ATLANTA (AP) _ The world must help the Soviet Union through its painful attempt to erase socialist wrongs and move toward democracy, former Soviet Foreign Minister Eduard Shevardnadze said Monday.

″It is very much in the interest of all Americans and of all people of goodwill on this Earth that we should be successful in what we undertake in the Soviet Union,″ he said through an interpreter during a commencement speech at Emory University.

″We are engaged in an acute struggle between the advocates of greater freedom and those who want to go back to the conservative, I would even say reactionary, past,″ Shevardnadze said.

His granddaughter, Tamuna Mosashvili, is a freshman at Emory.

Shevardnadze, 63, resigned as foreign minister Dec. 20, warning that the Soviet Union was heading toward dictatorship under President Mikhail S. Gorbachev. He and Gorbachev were the architects of perestroika, or economic restructuring, which brought sweeping changes to the Soviet Union.

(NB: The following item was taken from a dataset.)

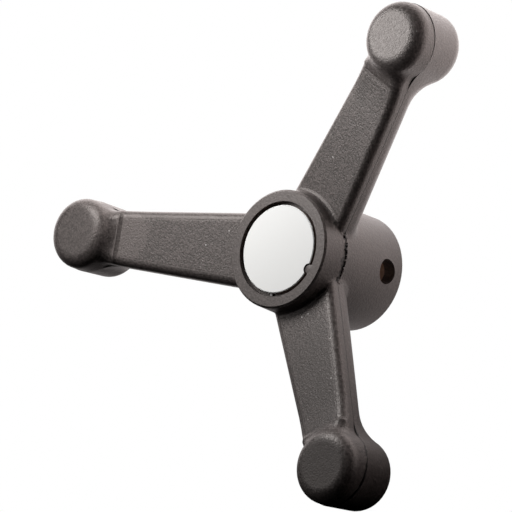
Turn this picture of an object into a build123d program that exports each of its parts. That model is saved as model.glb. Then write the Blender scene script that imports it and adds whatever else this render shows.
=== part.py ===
from build123d import *
import os
from math import atan2, cos, degrees, hypot, radians, sin, tan

# Tension handwheel: three arms with a knob at each end, moulded as a front and a rear half
# that are joined along a dished seam. A metal bush in the hub takes the spindle.
# The origin is the middle of the hub's rear face, and +Z runs along the spindle to the front.

# Wheel
ARM_COUNT = 3
FIRST_ARM_AZIMUTH = 90.0
KNOB_CIRCLE_R = 77.8
DISH_ANGLE = 10.0

# Hub
HUB_HEIGHT = 40.85
HUB_REAR_R = 18.85
HUB_SEAM_R = 19.7
HUB_SEAM_Z = 31.8
HUB_REAR_EDGE = 0.4
RING_R = 19.1
RING_EDGE = 0.6
RECESS_R = 15.35
RECESS_DEPTH = 2.4

# Arms, measured in the seam surface
ARM_ROOT_HALF_WIDTH = 12.0
ARM_TIP_HALF_WIDTH = 9.1
ARM_FRONT_DEPTH = 4.2
ARM_REAR_DEPTH = 7.0
ARM_FRONT_RADIUS = 2.6
ARM_REAR_RADIUS = 5.5
ARM_FRONT_ROOT = 1.5
ARM_REAR_ROOT = 3.5
PANEL_BEND_TO_KNOB = 23.8
PANEL_BEND_R = 70.0
CREASE_TO_KNOB = 14.3
NECK_FOOT_SLOPE = 30.0
NECK_TURN = 15.0
NECK_TO_EDGE = 1.2

# Knobs
KNOB_SEAM_R = 11.8
CAP_R = 11.35
CAP_ABOVE_ARM = 4.36
CAP_EDGE = 4.2
BOSS_R = 11.3
BOSS_BELOW_ARM = 6.2
BOSS_EDGE_TO_ARM = 1.2
CAP_BLEND = 6.0
BOSS_BLEND = 16.0

# Metal bush in the hub, and the cross hole for the pin
BUSH_WALL = 4.7
BUSH_END_WALL = 2.0
BUSH_CLEARANCE = 0.0
BORE_R = 10.0
BORE_DEPTH = 18.0
BORE_TIP_ANGLE = 118.0
PIN_HOLE_R = 4.05
PIN_HOLE_Z = 8.2
PIN_HOLE_AZIMUTH = 30.0

# Centre disc
DISC_CLEARANCE = 1.22
DISC_SINK = 0.2
DISC_EDGE = 0.25
NOTCH_R = 1.8
NOTCH_OFFSET = 0.4
NOTCH_AZIMUTH = 6.5
NIB_WIDTH = 0.9
NIB_REACH = 0.7
NIB_THICKNESS = 0.8
NIB_AZIMUTH = -63.7

# Worked out from the sizes above
SEAM_SLOPE = tan(radians(DISH_ANGLE))
SEAM_APEX_Z = HUB_SEAM_Z - SEAM_SLOPE * HUB_SEAM_R
WHEEL_R = KNOB_CIRCLE_R + KNOB_SEAM_R
SEAM_LAP = 5.0
ROUNDING = 0.55
KNOB_SEAM_Z = SEAM_APEX_Z + SEAM_SLOPE * KNOB_CIRCLE_R
CAP_TOP_Z = KNOB_SEAM_Z + ARM_FRONT_DEPTH + CAP_ABOVE_ARM
CAP_DRAFT = (KNOB_SEAM_R - CAP_R) / (CAP_TOP_Z - KNOB_SEAM_Z)
BOSS_END_Z = KNOB_SEAM_Z - SEAM_SLOPE * KNOB_SEAM_R - ARM_REAR_DEPTH - BOSS_BELOW_ARM
BOSS_EDGE = BOSS_BELOW_ARM - BOSS_EDGE_TO_ARM
BOSS_DRAFT = (KNOB_SEAM_R - BOSS_R) / (KNOB_SEAM_Z - BOSS_END_Z)
BOSS_ROOT_Z = SEAM_APEX_Z + SEAM_SLOPE * WHEEL_R + SEAM_LAP
RING_DRAFT = (HUB_SEAM_R - RING_R) / (HUB_HEIGHT - RING_EDGE - HUB_SEAM_Z)
HUB_DRAFT = (HUB_SEAM_R - HUB_REAR_R) / HUB_SEAM_Z
ARM_START = HUB_SEAM_R / 2
BUSH_R = BORE_R + BUSH_WALL
BUSH_LENGTH = BORE_DEPTH + BORE_R / tan(radians(BORE_TIP_ANGLE / 2)) + BUSH_END_WALL
DISC_R = RECESS_R - DISC_CLEARANCE
PANEL_BEND_S = KNOB_CIRCLE_R - PANEL_BEND_TO_KNOB
CREASE_S = KNOB_CIRCLE_R - CREASE_TO_KNOB
PANEL_BEND_TURN = degrees((CREASE_S - PANEL_BEND_S) / cos(radians(DISH_ANGLE)) / PANEL_BEND_R)
NECK_TOP_Z = CAP_TOP_Z - CAP_EDGE - NECK_TO_EDGE
NECK_REACH = cos(radians(NECK_FOOT_SLOPE)) - cos(radians(NECK_FOOT_SLOPE + NECK_TURN))
WIDTH_SLOPE = (ARM_TIP_HALF_WIDTH - ARM_ROOT_HALF_WIDTH) / (CREASE_S - HUB_SEAM_R)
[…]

After the commencement speech, Shevardnadze told reporters that Gorbachev had little time remaining to institute reforms without losing the confidence of the people.

″The moment has been at hand for a long time,″ he said. ″Time is running out, no doubt. We have only got a couple of months to try to resolve the basic problems.″

He told Emory’s 2,660 graduates that socialism was an ugly mistake for his country.

″A great scholar once said that in science only that is true which is also beautiful,″ Shevardnadze said. ″We became convinced of this by observing our own example of the state of the society of the socialism which we constructed, and which was ugly, and which turned out to be wrong.″

Shevardnadze and his wife, Nanuli, arrived in Atlanta on Sunday and met privately with former President Carter and his wife, Rosalynn, that night.

Shevardnadze said he and Carter discussed the changes in the Soviet Union, as well as struggles between Ethiopia and the Eritrean rebels. Carter’s Atlanta policy center has helped with peace negotiations in Ethiopia.